# INFORMATION PROVIDED start
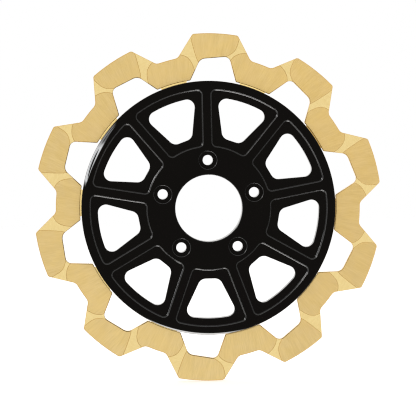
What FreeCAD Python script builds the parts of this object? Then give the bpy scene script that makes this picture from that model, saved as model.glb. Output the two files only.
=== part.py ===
import FreeCAD, Part
import math
import os

from FreeCAD import Vector

# Semi-floating brake disc rotor for a motorcycle front wheel.
#
# A scalloped ten-lobe friction ring floats on a nine-spoke carrier. Ten stations on the
# back face, each a drive bobbin, a flat washer, a wave washer and a button-head screw,
# hold the ring's tabs to the carrier's rim and let the ring move a little along the axis.
#
# Frame: wheel axis along Y, front (outer, visible) face towards -Y, back (wheel side)
# towards +Y, Z up. Origin: centre of the bore on the hub's mounting face.
# Millimetres and degrees. A heading is an angle about the axis from +X towards +Z.
# In a heading's own frame a point is (across, out): out along the heading, across
# clockwise from it as seen from the front. A slanted line is (across, out, slope): a
# point on it and its change in across per unit of out.

os.makedirs("parts", exist_ok=True)

ORIGIN = Vector(0, 0, 0)
AXIS = Vector(0, 1, 0)
OVERCUT = 1.0               # how far cutting tools run past a face
PAD_EDGE_TOOL_MARGIN = 0.2  # overrun of the small triangular cutter

# ------------------------------------------------------------------ dimensions
# friction ring
RING_R = 299.72 / 2
RING_FRONT = -3.0
RING_BACK = 2.0
LOBES = 10
LOBE_PITCH = 360.0 / LOBES
LOBE0 = 86.5                # heading of the first outer lobe
VALLEY_R = 131.05           # floor of the scallops between lobes
LOBE_FLANK = (25.55, 137.8, -0.5635)
LOBE_TIP_CUT = 0.8          # clipped corner at each end of a lobe
VALLEY_FILLET = 6.0
RING_CHAMFER = 0.6

# opening under each lobe; its top edge slants, so it has a high and a low side
OPENING_TOP = 128.88        # out, where across is 0
OPENING_TOP_RISE = 0.119    # change in out per unit of across
OPENING_HIGH_FLANK = (16.60, 117.78, -0.3057)
OPENING_LOW_FLANK = (-16.52, 116.51, 0.410)
OPENING_HIGH_FILLET = 5.2
OPENING_LOW_FILLET = 7.0
PAD_IN_R = 110.4            # inner edge of the inner pads
PAD_CORNER_FILLET = 1.6

# relief of the legs between the outer and inner pads
RELIEF_DEPTH = 0.30
RELIEF_WALL = 0.6           # width of the sloping wall
RELIEF_OVERCUT = 0.3        # rise of the cutter above the pad surface

# tabs of the ring
TAB_HALF = 11.15
TAB_END_R = 97.0
TAB_END_FILLET = 5.5
TAB_ROOT_FILLET = 1.2
SEAT_Y = -1.40              # back face of the carrier's rim
SEAT_GAP = 0.02
TAB_EDGE_BREAK = 0.5        # on the pad's edge where a tab steps down
TAB_BREAK_HALF = TAB_HALF + 0.05
TAB_BREAK_SPAN = (100, 114)  # reach of that edge break, out from the axis

# floating stations, midway between lobes
STATION_R = 104.0
STATION0 = LOBE0 - 1.5 * LOBE_PITCH
BOBBIN_D = 8.0
BOBBIN_FOOT_CHAMFER = 0.3
SLOT_W = BOBBIN_D + 2 * 0.06
SLOT_L = 8.90               # along the radius: room for the ring to grow
FLANGE_R = 6.5
FLANGE_Y0, FLANGE_Y1 = 3.30, 4.50
FLANGE_FRONT_CHAMFER = 0.2
FLANGE_BACK_CHAMFER = 0.3
FLAT_Y = RING_BACK + 0.01
FLAT_T = 0.50
FLAT_IN_R, FLAT_OUT_R = 4.2, 6.5
FLAT_CHAMFER = 0.12
WAVE_Y = FLAT_Y + FLAT_T + 0.02
WAVE_T = 0.25
WAVE_H = 0.74               # height over the crests
WAVE_IN_R, WAVE_OUT_R = 4.15, 6.1
WAVES = 3
WAVE_POINTS = 36
SCREW_R = 2.5
SCREW_CLEARANCE = 0.15      # between screw and bobbin, on the radius
SCREW_END_Y = -8.0
SCREW_END_CHAMFER = 0.5
HEAD_R, HEAD_H = 4.75, 2.5
HEAD_SEAT_CHAMFER = (0.1, 0.15)  # radial, axial
HEAD_BAND_H = 0.55          # below the dome
HEAD_FLAT_R = 2.6           # flat on top of the dome
DOME_STEPS = 8
HEX_FLATS, HEX_DEPTH = 3.0, 1.5
TAP_R = SCREW_R + 0.05
TAP_END_Y = SCREW_END_Y - 0.6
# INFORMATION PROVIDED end
### STATED GOAL
Copy each line above containing the string "that".

### RESPONSE FOR THIS EXERCISE
What FreeCAD Python script builds the parts of this object? Then give the bpy scene script that makes this picture from that model, saved as model.glb. Output the two files only.
TAB_BREAK_SPAN = (100, 114)  # reach of that edge break, out from the axis